- [GOAL]: Repeat, exactly, the run of lines that opens with the line containing "pan_screws + make_estop())" and closes with the line containing "obj.matrix_world = world", and leave all other lines out.

- [DATASET EXTRACT]:

>> BEGIN

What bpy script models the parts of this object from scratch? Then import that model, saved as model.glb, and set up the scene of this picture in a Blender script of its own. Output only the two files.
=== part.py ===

>> END
>> BEGIN

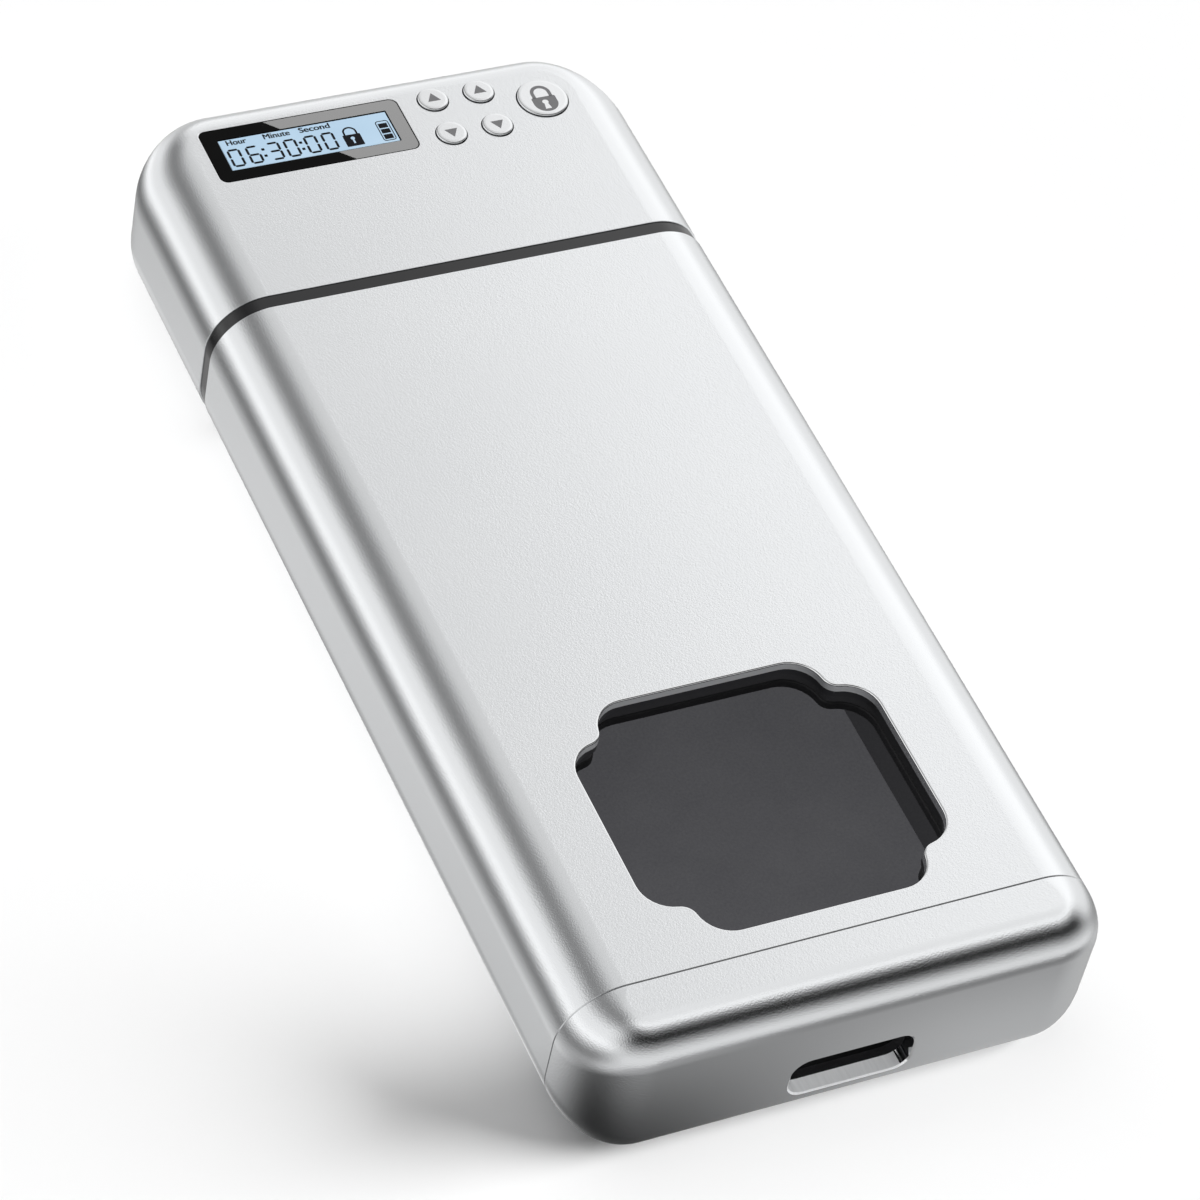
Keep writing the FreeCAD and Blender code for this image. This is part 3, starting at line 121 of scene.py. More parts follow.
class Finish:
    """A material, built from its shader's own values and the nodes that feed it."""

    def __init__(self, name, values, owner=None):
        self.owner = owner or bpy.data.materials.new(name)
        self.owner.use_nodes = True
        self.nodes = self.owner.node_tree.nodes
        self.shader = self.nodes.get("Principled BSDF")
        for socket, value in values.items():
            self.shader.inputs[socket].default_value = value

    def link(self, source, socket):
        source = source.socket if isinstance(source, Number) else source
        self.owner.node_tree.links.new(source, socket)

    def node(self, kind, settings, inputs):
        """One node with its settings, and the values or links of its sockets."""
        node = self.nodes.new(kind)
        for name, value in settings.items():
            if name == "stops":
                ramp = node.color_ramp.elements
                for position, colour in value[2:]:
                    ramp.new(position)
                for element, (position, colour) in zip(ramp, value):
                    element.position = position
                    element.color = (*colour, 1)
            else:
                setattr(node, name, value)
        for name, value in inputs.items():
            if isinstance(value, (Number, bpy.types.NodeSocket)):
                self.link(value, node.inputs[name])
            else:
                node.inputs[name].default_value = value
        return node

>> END
>> BEGIN

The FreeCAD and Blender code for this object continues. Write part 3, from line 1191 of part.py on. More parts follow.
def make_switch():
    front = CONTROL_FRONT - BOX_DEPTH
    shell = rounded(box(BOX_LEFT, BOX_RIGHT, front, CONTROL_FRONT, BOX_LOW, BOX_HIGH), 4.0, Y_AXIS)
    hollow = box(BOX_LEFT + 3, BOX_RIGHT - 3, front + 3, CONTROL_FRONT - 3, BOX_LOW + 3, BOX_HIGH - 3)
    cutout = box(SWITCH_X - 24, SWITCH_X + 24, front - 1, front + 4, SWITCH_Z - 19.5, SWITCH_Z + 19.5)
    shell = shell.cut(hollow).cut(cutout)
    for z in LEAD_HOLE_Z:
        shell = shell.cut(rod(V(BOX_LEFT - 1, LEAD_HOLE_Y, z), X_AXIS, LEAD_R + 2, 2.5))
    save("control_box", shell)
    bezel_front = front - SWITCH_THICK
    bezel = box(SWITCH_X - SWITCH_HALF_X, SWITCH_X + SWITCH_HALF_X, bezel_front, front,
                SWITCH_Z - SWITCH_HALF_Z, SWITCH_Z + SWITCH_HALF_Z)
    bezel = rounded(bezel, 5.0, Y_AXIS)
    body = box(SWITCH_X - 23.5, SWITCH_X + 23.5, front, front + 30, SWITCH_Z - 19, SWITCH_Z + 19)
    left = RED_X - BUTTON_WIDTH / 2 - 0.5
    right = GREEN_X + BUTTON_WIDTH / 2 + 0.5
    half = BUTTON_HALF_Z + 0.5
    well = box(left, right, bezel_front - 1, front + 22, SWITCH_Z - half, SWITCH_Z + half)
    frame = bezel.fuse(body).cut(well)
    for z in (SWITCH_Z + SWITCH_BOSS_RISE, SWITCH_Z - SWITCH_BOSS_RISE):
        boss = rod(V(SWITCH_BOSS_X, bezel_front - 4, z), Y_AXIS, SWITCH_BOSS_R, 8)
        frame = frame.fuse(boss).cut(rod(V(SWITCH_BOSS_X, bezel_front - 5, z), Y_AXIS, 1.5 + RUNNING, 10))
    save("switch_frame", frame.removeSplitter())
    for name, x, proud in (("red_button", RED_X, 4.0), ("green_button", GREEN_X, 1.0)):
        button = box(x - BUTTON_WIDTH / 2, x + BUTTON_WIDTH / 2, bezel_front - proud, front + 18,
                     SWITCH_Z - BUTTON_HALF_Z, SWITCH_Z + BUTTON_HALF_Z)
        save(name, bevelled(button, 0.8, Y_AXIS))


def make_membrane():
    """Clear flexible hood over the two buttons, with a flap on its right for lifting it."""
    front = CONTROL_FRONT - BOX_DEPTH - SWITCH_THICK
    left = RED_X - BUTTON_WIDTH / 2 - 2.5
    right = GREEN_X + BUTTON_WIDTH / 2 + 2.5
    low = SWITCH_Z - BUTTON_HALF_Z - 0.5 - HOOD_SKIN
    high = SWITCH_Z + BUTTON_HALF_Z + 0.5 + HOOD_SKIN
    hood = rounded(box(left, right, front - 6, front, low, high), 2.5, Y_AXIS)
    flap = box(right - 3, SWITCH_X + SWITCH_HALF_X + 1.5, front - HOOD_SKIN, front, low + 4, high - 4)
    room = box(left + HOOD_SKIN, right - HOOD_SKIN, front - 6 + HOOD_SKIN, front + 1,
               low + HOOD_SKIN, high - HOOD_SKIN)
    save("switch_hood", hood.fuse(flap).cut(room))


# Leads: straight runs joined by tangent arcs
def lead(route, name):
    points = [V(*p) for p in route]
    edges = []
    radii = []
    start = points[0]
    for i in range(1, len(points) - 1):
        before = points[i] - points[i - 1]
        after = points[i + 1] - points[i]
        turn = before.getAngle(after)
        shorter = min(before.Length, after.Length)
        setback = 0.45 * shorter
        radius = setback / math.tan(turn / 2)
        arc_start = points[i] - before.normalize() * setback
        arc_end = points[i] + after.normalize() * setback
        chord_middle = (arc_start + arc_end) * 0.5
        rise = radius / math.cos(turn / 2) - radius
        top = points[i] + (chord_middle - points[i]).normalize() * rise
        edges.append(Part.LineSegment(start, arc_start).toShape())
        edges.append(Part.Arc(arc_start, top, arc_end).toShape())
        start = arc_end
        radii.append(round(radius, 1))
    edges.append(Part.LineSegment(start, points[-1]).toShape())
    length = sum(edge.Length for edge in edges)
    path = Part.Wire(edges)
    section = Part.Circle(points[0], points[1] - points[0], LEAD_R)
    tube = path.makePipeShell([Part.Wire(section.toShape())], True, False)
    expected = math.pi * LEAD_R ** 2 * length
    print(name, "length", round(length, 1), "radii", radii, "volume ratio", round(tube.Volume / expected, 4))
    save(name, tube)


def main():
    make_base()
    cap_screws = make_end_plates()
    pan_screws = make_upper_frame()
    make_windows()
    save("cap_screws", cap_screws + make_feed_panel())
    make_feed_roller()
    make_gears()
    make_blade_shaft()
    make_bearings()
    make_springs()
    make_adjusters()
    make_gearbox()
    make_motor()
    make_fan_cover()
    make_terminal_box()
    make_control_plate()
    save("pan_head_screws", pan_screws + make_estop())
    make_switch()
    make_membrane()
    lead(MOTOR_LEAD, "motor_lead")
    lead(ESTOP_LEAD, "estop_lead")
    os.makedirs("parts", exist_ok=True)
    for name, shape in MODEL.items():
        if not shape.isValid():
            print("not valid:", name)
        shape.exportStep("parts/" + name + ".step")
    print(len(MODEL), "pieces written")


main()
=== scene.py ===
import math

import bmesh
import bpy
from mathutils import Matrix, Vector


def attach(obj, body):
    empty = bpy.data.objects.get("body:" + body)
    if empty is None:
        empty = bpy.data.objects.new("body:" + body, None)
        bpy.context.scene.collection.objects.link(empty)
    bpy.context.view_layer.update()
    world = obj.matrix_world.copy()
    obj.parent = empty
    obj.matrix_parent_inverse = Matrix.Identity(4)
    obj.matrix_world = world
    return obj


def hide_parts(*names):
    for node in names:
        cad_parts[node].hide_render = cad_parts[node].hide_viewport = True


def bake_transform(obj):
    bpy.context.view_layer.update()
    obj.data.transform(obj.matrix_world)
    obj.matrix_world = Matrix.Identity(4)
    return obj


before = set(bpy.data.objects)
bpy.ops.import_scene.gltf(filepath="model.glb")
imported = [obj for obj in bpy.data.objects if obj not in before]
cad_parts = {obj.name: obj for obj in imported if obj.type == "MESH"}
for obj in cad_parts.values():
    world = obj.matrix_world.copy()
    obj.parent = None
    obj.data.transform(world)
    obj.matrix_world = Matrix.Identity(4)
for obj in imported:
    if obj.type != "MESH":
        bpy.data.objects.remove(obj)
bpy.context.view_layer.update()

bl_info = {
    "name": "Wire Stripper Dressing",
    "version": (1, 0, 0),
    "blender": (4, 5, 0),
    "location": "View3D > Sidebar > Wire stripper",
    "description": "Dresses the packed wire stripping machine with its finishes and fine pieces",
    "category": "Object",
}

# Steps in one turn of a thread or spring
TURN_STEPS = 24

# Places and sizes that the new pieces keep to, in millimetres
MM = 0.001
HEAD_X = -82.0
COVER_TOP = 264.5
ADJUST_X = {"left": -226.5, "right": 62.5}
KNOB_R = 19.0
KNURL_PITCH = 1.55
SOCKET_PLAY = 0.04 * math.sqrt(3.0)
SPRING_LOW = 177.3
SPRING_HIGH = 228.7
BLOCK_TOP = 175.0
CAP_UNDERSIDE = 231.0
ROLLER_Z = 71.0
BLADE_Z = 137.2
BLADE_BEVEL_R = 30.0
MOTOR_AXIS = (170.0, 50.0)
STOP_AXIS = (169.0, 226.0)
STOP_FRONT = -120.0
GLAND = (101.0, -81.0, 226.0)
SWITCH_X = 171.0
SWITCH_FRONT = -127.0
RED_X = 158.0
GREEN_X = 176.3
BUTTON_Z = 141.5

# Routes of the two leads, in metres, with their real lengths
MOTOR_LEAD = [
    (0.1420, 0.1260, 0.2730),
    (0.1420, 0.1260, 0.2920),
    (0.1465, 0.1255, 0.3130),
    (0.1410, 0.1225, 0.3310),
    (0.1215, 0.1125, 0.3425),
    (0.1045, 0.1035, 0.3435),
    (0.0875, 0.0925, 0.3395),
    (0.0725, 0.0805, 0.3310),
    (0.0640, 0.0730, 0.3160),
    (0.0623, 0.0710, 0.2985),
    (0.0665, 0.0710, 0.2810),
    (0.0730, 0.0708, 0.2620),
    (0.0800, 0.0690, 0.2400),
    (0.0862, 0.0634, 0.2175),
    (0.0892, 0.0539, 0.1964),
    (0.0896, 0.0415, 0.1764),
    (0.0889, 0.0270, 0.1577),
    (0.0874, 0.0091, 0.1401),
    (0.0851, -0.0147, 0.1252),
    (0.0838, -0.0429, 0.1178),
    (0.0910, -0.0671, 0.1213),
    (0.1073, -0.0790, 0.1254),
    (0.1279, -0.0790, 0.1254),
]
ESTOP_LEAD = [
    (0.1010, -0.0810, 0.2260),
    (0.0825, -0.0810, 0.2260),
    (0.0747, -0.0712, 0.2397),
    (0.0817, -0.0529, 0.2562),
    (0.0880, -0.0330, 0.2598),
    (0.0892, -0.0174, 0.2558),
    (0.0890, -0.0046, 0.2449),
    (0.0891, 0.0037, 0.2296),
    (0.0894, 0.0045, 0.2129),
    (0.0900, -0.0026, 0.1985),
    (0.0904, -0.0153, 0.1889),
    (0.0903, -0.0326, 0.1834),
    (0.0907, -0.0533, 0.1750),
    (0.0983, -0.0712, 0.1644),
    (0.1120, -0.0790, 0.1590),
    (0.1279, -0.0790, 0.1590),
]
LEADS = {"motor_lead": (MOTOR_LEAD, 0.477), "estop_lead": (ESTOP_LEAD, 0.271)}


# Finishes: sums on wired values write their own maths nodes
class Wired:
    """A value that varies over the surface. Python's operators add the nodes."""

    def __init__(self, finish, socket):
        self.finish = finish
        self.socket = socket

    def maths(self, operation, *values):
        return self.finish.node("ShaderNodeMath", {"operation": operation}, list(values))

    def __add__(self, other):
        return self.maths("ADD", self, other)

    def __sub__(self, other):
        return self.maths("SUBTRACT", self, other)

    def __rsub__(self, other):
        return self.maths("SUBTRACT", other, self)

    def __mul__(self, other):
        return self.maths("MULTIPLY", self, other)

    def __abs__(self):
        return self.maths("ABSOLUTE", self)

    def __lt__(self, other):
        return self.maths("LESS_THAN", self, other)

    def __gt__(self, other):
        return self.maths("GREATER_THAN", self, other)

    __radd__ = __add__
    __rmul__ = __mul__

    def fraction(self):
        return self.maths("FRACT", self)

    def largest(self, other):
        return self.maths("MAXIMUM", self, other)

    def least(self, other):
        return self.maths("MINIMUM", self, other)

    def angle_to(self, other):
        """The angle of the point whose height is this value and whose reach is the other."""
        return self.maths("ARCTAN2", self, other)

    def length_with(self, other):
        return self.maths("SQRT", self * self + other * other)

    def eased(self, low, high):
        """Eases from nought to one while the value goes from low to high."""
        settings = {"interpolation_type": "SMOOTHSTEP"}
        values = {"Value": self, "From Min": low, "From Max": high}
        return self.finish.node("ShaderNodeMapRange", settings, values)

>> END

- [TASK OUTPUT]:
    save("pan_head_screws", pan_screws + make_estop())
    make_switch()
    make_membrane()
    lead(MOTOR_LEAD, "motor_lead")
    lead(ESTOP_LEAD, "estop_lead")
    os.makedirs("parts", exist_ok=True)
    for name, shape in MODEL.items():
        if not shape.isValid():
            print("not valid:", name)
        shape.exportStep("parts/" + name + ".step")
    print(len(MODEL), "pieces written")


main()
=== scene.py ===
import math

import bmesh
import bpy
from mathutils import Matrix, Vector


def attach(obj, body):
    empty = bpy.data.objects.get("body:" + body)
    if empty is None:
        empty = bpy.data.objects.new("body:" + body, None)
        bpy.context.scene.collection.objects.link(empty)
    bpy.context.view_layer.update()
    world = obj.matrix_world.copy()
    obj.parent = empty
    obj.matrix_parent_inverse = Matrix.Identity(4)
    obj.matrix_world = world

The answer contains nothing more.